§ Work required:
Write out every single entry exactly.

§ Task data:
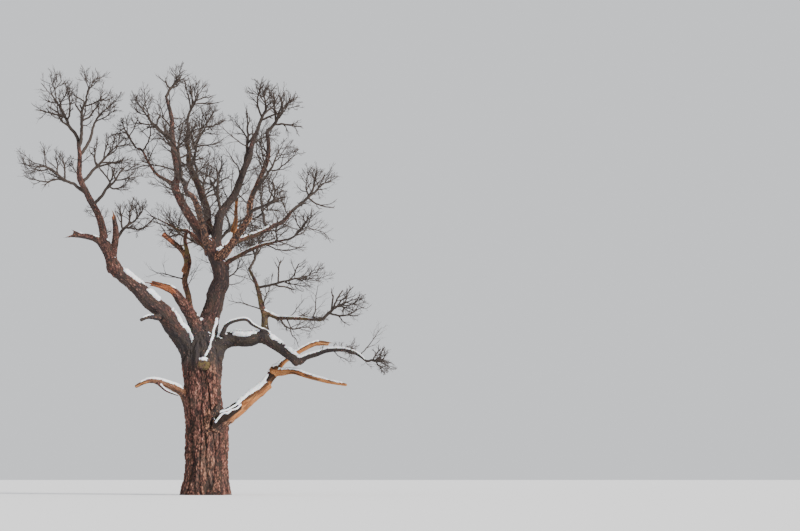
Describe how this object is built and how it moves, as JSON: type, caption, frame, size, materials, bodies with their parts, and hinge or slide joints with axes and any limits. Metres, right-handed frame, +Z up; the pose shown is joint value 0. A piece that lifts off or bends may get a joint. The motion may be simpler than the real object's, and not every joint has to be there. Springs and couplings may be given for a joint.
{
  "type": "bare oak tree",
  "caption": "Old leafless oak in winter: thick leaning trunk, crooked and torn boughs with snow on them, and an open crown of fine twigs.",
  "frame": {"origin": "middle of the flat cut under the trunk, at ground level", "axes": "+Z up, +X to the right in the view of the picture, +Y away from the viewer"},
  "size_m": [16.9489, 14.0874, 20.4018],
  "materials": {
    "bark": "deeply furrowed, dull",
    "dead_wood": "weathered, bare and split",
    "twigs": "dull thin bark",
    "snow": "soft, lightly packed"
  },
  "bodies": {
    "root": {"trunk": "bark", "left_bough": "bark", "low_right_bough": "bark", "centre_bough": "bark", "torn_bough": "bark", "rear_bough": "bark", "dead_limb": "dead_wood", "left_stub": "bark", "left_snag": "bark", "left_leader": "bark", "left_spur": "bark", "crooked_snag": "bark", "centre_left_limb": "bark", "centre_right_limb": "bark", "centre_rear_limb": "bark", "centre_front_limb": "bark", "right_pale_limb": "bark", "right_level_limb": "bark", "thin_left_limb": "bark", "torn_spike": "dead_wood", "right_low_limb": "bark", "west_side_limb": "bark", "low_right_upright": "bark", "low_right_side_limb": "bark", "low_right_tip": "bark", "dead_limb_upper_prong": "dead_wood", "dead_limb_lower_prong": "dead_wood", "twigs_left_top_west": "twigs", "twigs_left_top_middle": "twigs", "twigs_left_top_east": "twigs", "twigs_left_middle_east": "twigs", "twigs_left_low_east": "twigs", "twigs_left_snag": "twigs", "twigs_left_far_west": "twigs", "twigs_centre_left_top": "twigs", "twigs_centre_left_west": "twigs", "twigs_west_side": "twigs", "twigs_centre_rear_top": "twigs", "twigs_centre_rear_east": "twigs", "twigs_centre_rear_back": "twigs", "twigs_centre_front": "twigs", "twigs_centre_between": "twigs", "twigs_right_top_west": "twigs", "twigs_right_top": "twigs", "twigs_right_pale_top": "twigs", "twigs_right_pale_east": "twigs", "twigs_right_front": "twigs", "twigs_right_level_top": "twigs", "twigs_right_level_rear": "twigs", "twigs_right_low": "twigs", "twigs_low_upright_top": "twigs", "twigs_low_upright_east": "twigs", "twigs_low_side": "twigs", "twigs_low_right_tip": "twigs", "twigs_rear_top": "twigs", "twigs_rear_east": "twigs", "twigs_rear_west": "twigs", "snow_on_left_bough": "snow", "snow_on_low_right_bough": "snow", "snow_on_dead_limb": "snow"}
  },
  "joints": []
}
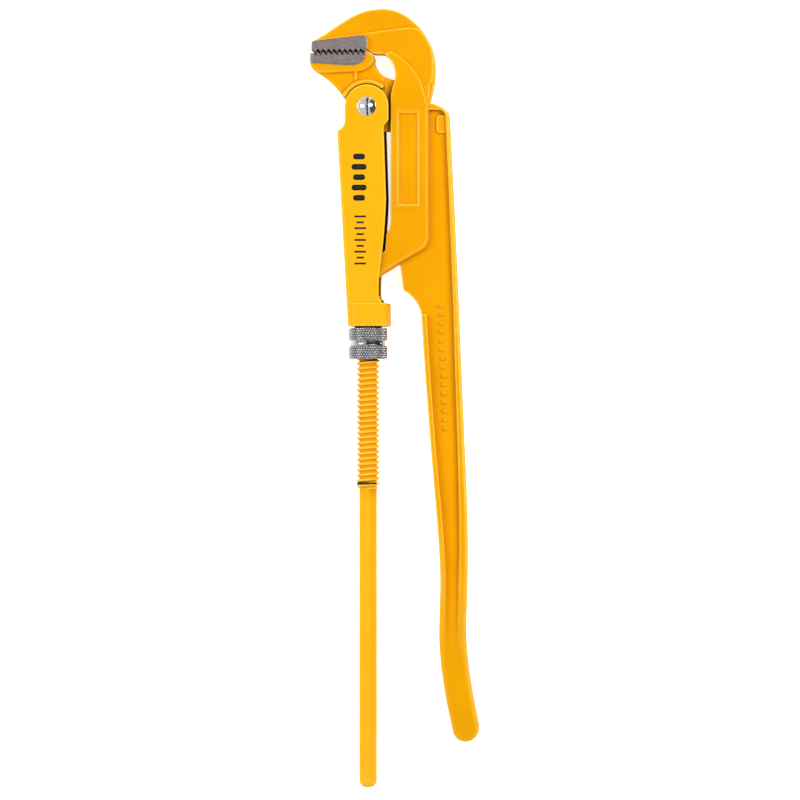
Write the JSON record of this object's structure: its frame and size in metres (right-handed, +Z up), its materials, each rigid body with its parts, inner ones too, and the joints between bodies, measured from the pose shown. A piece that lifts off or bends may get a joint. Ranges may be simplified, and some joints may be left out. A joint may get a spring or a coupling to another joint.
{
  "type": "pipe wrench",
  "caption": "Swedish-pattern pipe wrench with right-angle toothed jaws, a forged I-section handle, and a screwed rod handle with a captive knurled nut.",
  "frame": {"origin": "centre of the bounding box's base: the tool lies flat on its nut and the back head of its jaw rivet", "axes": "+Y along the length towards the jaws, +X from the jaw mouth towards the forged handle, +Z up through the tool's thickness"},
  "size_m": [0.118, 0.5446, 0.0291],
  "materials": {
    "yellow_paint": "semi-gloss",
    "zinc": "bright zinc plate",
    "chrome": "polished",
    "black_wire": "black oxide",
    "plain_steel": "bare"
  },
  "bodies": {
    "arm": {"main_arm": "yellow_paint", "rod_pivot_pin": "plain_steel"},
    "rod": {"threaded_rod": "yellow_paint", "stop_ring": "black_wire"},
    "housing": {"slide_housing": "yellow_paint", "jaw_rivet": "chrome", "thrust_washer": "plain_steel", "nut_retaining_ring": "black_wire"},
    "nut": {"adjusting_nut": "zinc", "nut_clip": "black_wire"},
    "jaw": {"lower_jaw": "yellow_paint"}
  },
  "joints": [
    {"name": "rod_pivot", "type": "hinge", "parent": "arm", "child": "rod", "pos_m": [-0.019, 0.09119, 0.0136], "axis": [0, 0, 1], "range_deg": [-2, 0]},
    {"name": "jaw_adjust", "type": "slide", "parent": "rod", "child": "housing", "axis": [0, -1, 0], "range_m": [0, 0.075]},
    {"name": "nut_turn", "type": "hinge", "parent": "housing", "child": "nut", "pos_m": [-0.019, 0.03848, 0.0136], "axis": [0, -1, 0], "range_deg": [0, 7240]},
    {"name": "jaw_rock", "type": "hinge", "parent": "housing", "child": "jaw", "pos_m": [-0.019, 0.20378, 0.0136], "axis": [0, 0, 1], "range_deg": [0, 7.75]}
  ],
  "couplings": [
    {"joint": "nut_turn", "follows": "jaw_adjust", "rad_per_m": 1684.5},
    {"joint": "jaw_rock", "follows": "rod_pivot", "ratio": -3.86}
  ]
}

§ Answer below:
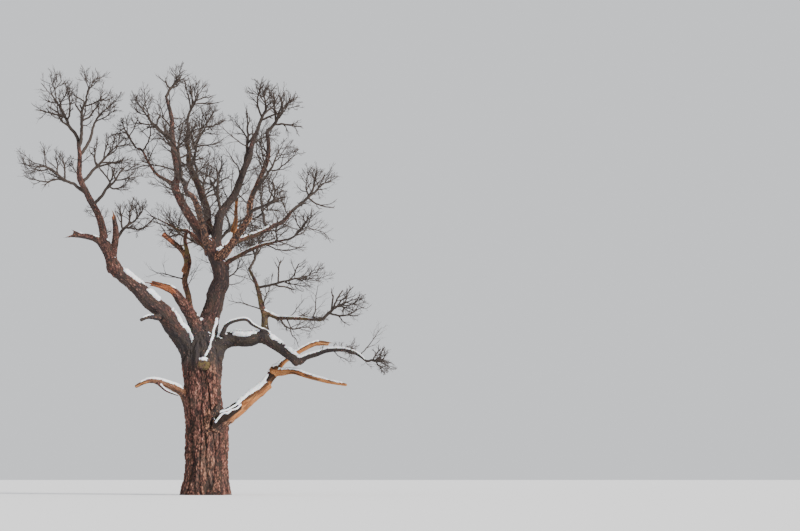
Describe how this object is built and how it moves, as JSON: type, caption, frame, size, materials, bodies with their parts, and hinge or slide joints with axes and any limits. Metres, right-handed frame, +Z up; the pose shown is joint value 0. A piece that lifts off or bends may get a joint. The motion may be simpler than the real object's, and not every joint has to be there. Springs and couplings may be given for a joint.
{
  "type": "bare oak tree",
  "caption": "Old leafless oak in winter: thick leaning trunk, crooked and torn boughs with snow on them, and an open crown of fine twigs.",
  "frame": {"origin": "middle of the flat cut under the trunk, at ground level", "axes": "+Z up, +X to the right in the view of the picture, +Y away from the viewer"},
  "size_m": [16.9489, 14.0874, 20.4018],
  "materials": {
    "bark": "deeply furrowed, dull",
    "dead_wood": "weathered, bare and split",
    "twigs": "dull thin bark",
    "snow": "soft, lightly packed"
  },
  "bodies": {
    "root": {"trunk": "bark", "left_bough": "bark", "low_right_bough": "bark", "centre_bough": "bark", "torn_bough": "bark", "rear_bough": "bark", "dead_limb": "dead_wood", "left_stub": "bark", "left_snag": "bark", "left_leader": "bark", "left_spur": "bark", "crooked_snag": "bark", "centre_left_limb": "bark", "centre_right_limb": "bark", "centre_rear_limb": "bark", "centre_front_limb": "bark", "right_pale_limb": "bark", "right_level_limb": "bark", "thin_left_limb": "bark", "torn_spike": "dead_wood", "right_low_limb": "bark", "west_side_limb": "bark", "low_right_upright": "bark", "low_right_side_limb": "bark", "low_right_tip": "bark", "dead_limb_upper_prong": "dead_wood", "dead_limb_lower_prong": "dead_wood", "twigs_left_top_west": "twigs", "twigs_left_top_middle": "twigs", "twigs_left_top_east": "twigs", "twigs_left_middle_east": "twigs", "twigs_left_low_east": "twigs", "twigs_left_snag": "twigs", "twigs_left_far_west": "twigs", "twigs_centre_left_top": "twigs", "twigs_centre_left_west": "twigs", "twigs_west_side": "twigs", "twigs_centre_rear_top": "twigs", "twigs_centre_rear_east": "twigs", "twigs_centre_rear_back": "twigs", "twigs_centre_front": "twigs", "twigs_centre_between": "twigs", "twigs_right_top_west": "twigs", "twigs_right_top": "twigs", "twigs_right_pale_top": "twigs", "twigs_right_pale_east": "twigs", "twigs_right_front": "twigs", "twigs_right_level_top": "twigs", "twigs_right_level_rear": "twigs", "twigs_right_low": "twigs", "twigs_low_upright_top": "twigs", "twigs_low_upright_east": "twigs", "twigs_low_side": "twigs", "twigs_low_right_tip": "twigs", "twigs_rear_top": "twigs", "twigs_rear_east": "twigs", "twigs_rear_west": "twigs", "snow_on_left_bough": "snow", "snow_on_low_right_bough": "snow", "snow_on_dead_limb": "snow"}
  },
  "joints": []
}
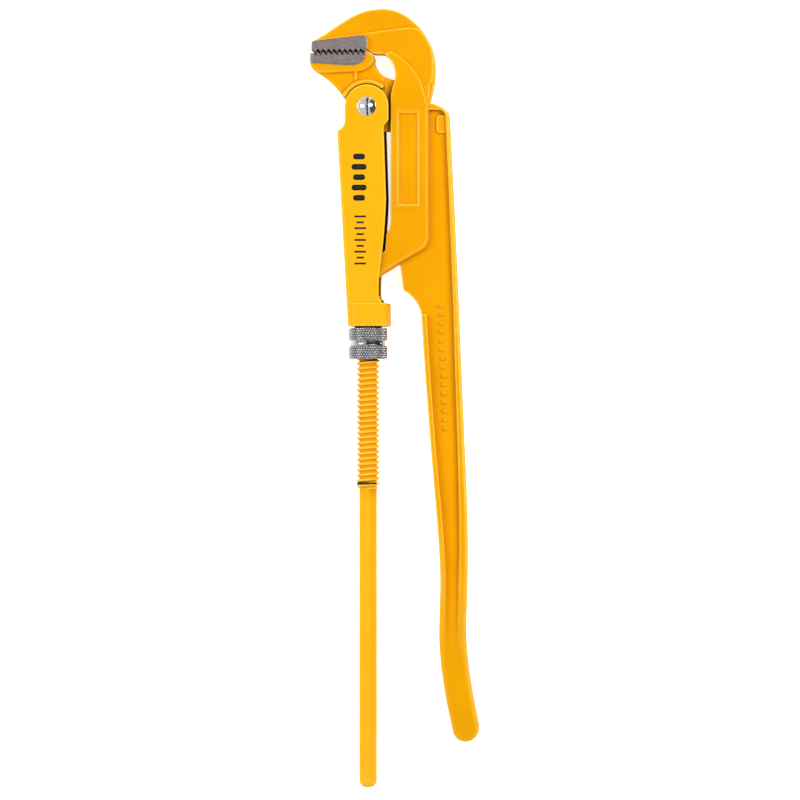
Write the JSON record of this object's structure: its frame and size in metres (right-handed, +Z up), its materials, each rigid body with its parts, inner ones too, and the joints between bodies, measured from the pose shown. A piece that lifts off or bends may get a joint. Ranges may be simplified, and some joints may be left out. A joint may get a spring or a coupling to another joint.
{
  "type": "pipe wrench",
  "caption": "Swedish-pattern pipe wrench with right-angle toothed jaws, a forged I-section handle, and a screwed rod handle with a captive knurled nut.",
  "frame": {"origin": "centre of the bounding box's base: the tool lies flat on its nut and the back head of its jaw rivet", "axes": "+Y along the length towards the jaws, +X from the jaw mouth towards the forged handle, +Z up through the tool's thickness"},
  "size_m": [0.118, 0.5446, 0.0291],
  "materials": {
    "yellow_paint": "semi-gloss",
    "zinc": "bright zinc plate",
    "chrome": "polished",
    "black_wire": "black oxide",
    "plain_steel": "bare"
  },
  "bodies": {
    "arm": {"main_arm": "yellow_paint", "rod_pivot_pin": "plain_steel"},
    "rod": {"threaded_rod": "yellow_paint", "stop_ring": "black_wire"},
    "housing": {"slide_housing": "yellow_paint", "jaw_rivet": "chrome", "thrust_washer": "plain_steel", "nut_retaining_ring": "black_wire"},
    "nut": {"adjusting_nut": "zinc", "nut_clip": "black_wire"},
    "jaw": {"lower_jaw": "yellow_paint"}
  },
  "joints": [
    {"name": "rod_pivot", "type": "hinge", "parent": "arm", "child": "rod", "pos_m": [-0.019, 0.09119, 0.0136], "axis": [0, 0, 1], "range_deg": [-2, 0]},
    {"name": "jaw_adjust", "type": "slide", "parent": "rod", "child": "housing", "axis": [0, -1, 0], "range_m": [0, 0.075]},
    {"name": "nut_turn", "type": "hinge", "parent": "housing", "child": "nut", "pos_m": [-0.019, 0.03848, 0.0136], "axis": [0, -1, 0], "range_deg": [0, 7240]},
    {"name": "jaw_rock", "type": "hinge", "parent": "housing", "child": "jaw", "pos_m": [-0.019, 0.20378, 0.0136], "axis": [0, 0, 1], "range_deg": [0, 7.75]}
  ],
  "couplings": [
    {"joint": "nut_turn", "follows": "jaw_adjust", "rad_per_m": 1684.5},
    {"joint": "jaw_rock", "follows": "rod_pivot", "ratio": -3.86}
  ]
}